Mont and I have been married for 26 years.  You can’t be married for that long and not have difficult times.  Most of our years have been wonderful, but that is only because of hard work, determination, forgiveness, turning the other cheek, and going the extra mile.  Our most difficult years were in the early years.

I remember after getting through the refining fire of a very difficult time, I had a friend come to me and say, “Sara, my husband and I aren’t as close as you and Mont are. We don’t have the intimacy that I see in you two.”

My reply was prefaced by a small laugh and a great sense of peace.  “Well, I said, I think that if you really want to have intimacy in your marriage, you have to be willing to walk through the refining fire of adversity.”

You know, I don’t even recognize that young, selfish married couple of our early days.  We have both changed a lot.  And we don’t take it for granted either. We fight for a good marriage, we fiercely protect it.  There is so much at stake and we are better together.  Besides that, we have made a covenant.  And that is a big deal.

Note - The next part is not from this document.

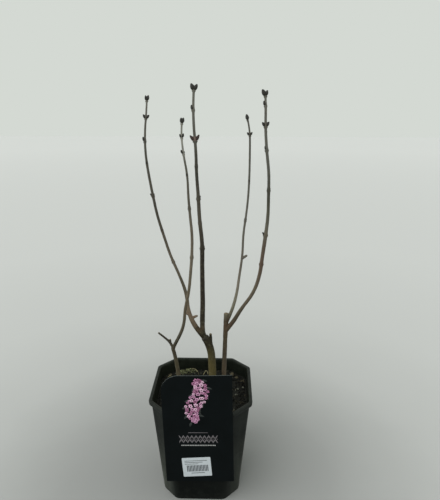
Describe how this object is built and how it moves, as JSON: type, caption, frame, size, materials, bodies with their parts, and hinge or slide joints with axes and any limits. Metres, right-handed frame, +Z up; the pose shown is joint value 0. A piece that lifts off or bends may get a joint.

So friends, let’s pray for each other.  Let’s be honest with each other.  Let’s comfort each other.  If you are divorced, remember what Isaiah 54:5 says:

For your Maker is your Husband — “the Lord of hosts is His name — “and the Holy One of Israel is your Redeemer; the God of the whole earth He is called.

If you are married, hang in there.  Ask the Lord to give you eyes to see your spouse as He sees them.  Ask Him to give you a heart to love him as He loves him—with compassionate forgiveness and unending covenantal love.